Of course, you could say that we're getting this flavor of masculinity because of the period-typical setting/genre (Western). Then we're still left with a 'Chinese' character who basically feels like a white character with a few racist epithets tossed at him here and there, none of which actually seem to have any deep effect on his character or plot progression because so much of this story is poorly written male fantasy and indestructible plot armor.
There is also a particular scene where Ming threatens the ringmaster and clarifies that the Chinese men in the mining community are 'not his countrymen.' It's framed in a very triumphant way, so we're clearly supposed to see it as some 'defining moment' where Ming Establishes All Chinese People Are Not The Same! That shit made me cringe SO hard. Like, are we supposed to interpret his COMPLETE lack of solidarity with these working Chinese immigrants as a positive? How does that even make sense with his character when he worked the rails himself? When will we let go of aspiring to be recognized as individuals by white people & willing to forgo any sort of intra/inter racial solidarity to get it?
Maybe, of course, I'm thinking too hard about the politics of every moment. Maybe Ming is just, you know, a man on his own grind and don't you remember that moment in the Sierras where he covers the dead Chinese boy's body with rocks? Yes, and the problem is that we don't need another narrator is completely detached from his identity. He may well be a white guy doing all those things for the same reasons, covering the body out of sympathy, just with a Chinese name.
To be fair, there are some good concepts in this novel: I think the idea of taking the Western and writing it from the perspective of a Chinese man who labored on the rails is super fascinating, and a great way to upend the genre. The idea that in a whole world of people who's fate is already ordained, what it would be like to be the one person "outside bounds", who still has free will. A lot of the magical realist elements, from the prophet to the nature of memory and land, and having multiple lives—I thought I could detect a hint of Buddhist influence, and it was fascinating.
However, these concepts are treated in the novel as just "aesthetic" influences, interesting shit for people to say and observe that seems to have no deep influence on the plot or the narrator. Instead, we get clumsy action sequences, over and over, the same frame of the outsiders trekking through the desert. The point of Chinese labor building the railroads is only addressed in fleeting moments; we spend more time on Ming fantasizing about his white wife. It's like Lin introduces interesting concepts in his novel, and then immediately abandons them. The result is something that is boring, eye-roll inducing, and only momentarily compelling.

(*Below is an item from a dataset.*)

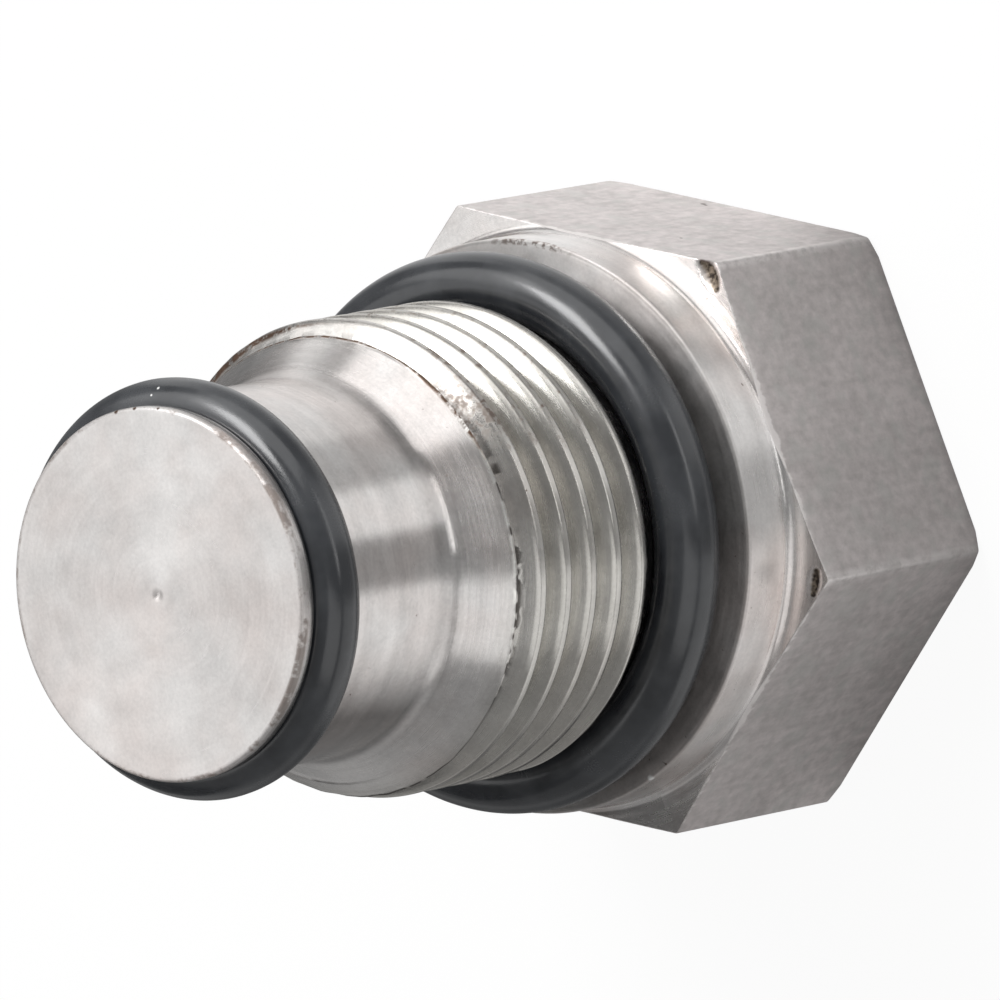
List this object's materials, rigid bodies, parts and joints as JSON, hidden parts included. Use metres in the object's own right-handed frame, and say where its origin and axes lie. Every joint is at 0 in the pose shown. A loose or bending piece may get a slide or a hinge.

I honestly think a lot of the godawful representation/politics/male fantasy could perhaps be forgiven if the story was just better written. But God, it's just not. It's still readable, but I have very honestly read fanfiction that has better action, better characterization, better structure, better dialogue, and better prose. The plot was structured into these little mini-chapters of action that I'm guessing were meant to feel like quests, but not all of them were entertaining or distinct so it just felt a bit random. And also the PLOT ARMOR on Ming just got too unbelievable: EVERY shot on him "goes wide", he's got this blind prophet that says really cool stuff but functionally serves no other purpose than to inform him before every fight that he's not going to die and exactly how to survive, then when the prophet dies, a MAGIC COUGAR pulls up in the Sierras to save him from death. I mean, I understand this is a man who's "cheated death", but come on, when you get to the point where you're writing cougar ex machine to keep the plot going, this is just poorly written. Imagine the following scene:
1. Bad Guys Appear
2. They Draw Guns
3. Bad Guys Shot Misses
4. Mings Doesn't
And slap a for loop on this baby and you've basically got the novel's structure.
The dialogue was often wooden and sometimes didn't have much of a reason for occurring, I literally read a dialogue scene where Lin clearly just needed to move on from it, so it ends with one character randomly going "Let's stop talking about this" and they all just go silent. Ming will go from "bristling" to "scoffing" within like 10 seconds in the same conversation. So many characters are repeatedly mentioned by name but never given much or ANY actual characterization: Gomez, Gideon Porter, the Judge, Charles Dixon, even Ada. Like I am not even engaging with the novel on a thematic or stylistic level right now, literally just from the perspective of the actual writing, it's poorly executed.
Absolutely unsurprising that all those primarily white critics circles and review outlets would love something like this. They love garbage representation, enough to forgive bad writing to get it, and pat themselves on the back for being so diverse!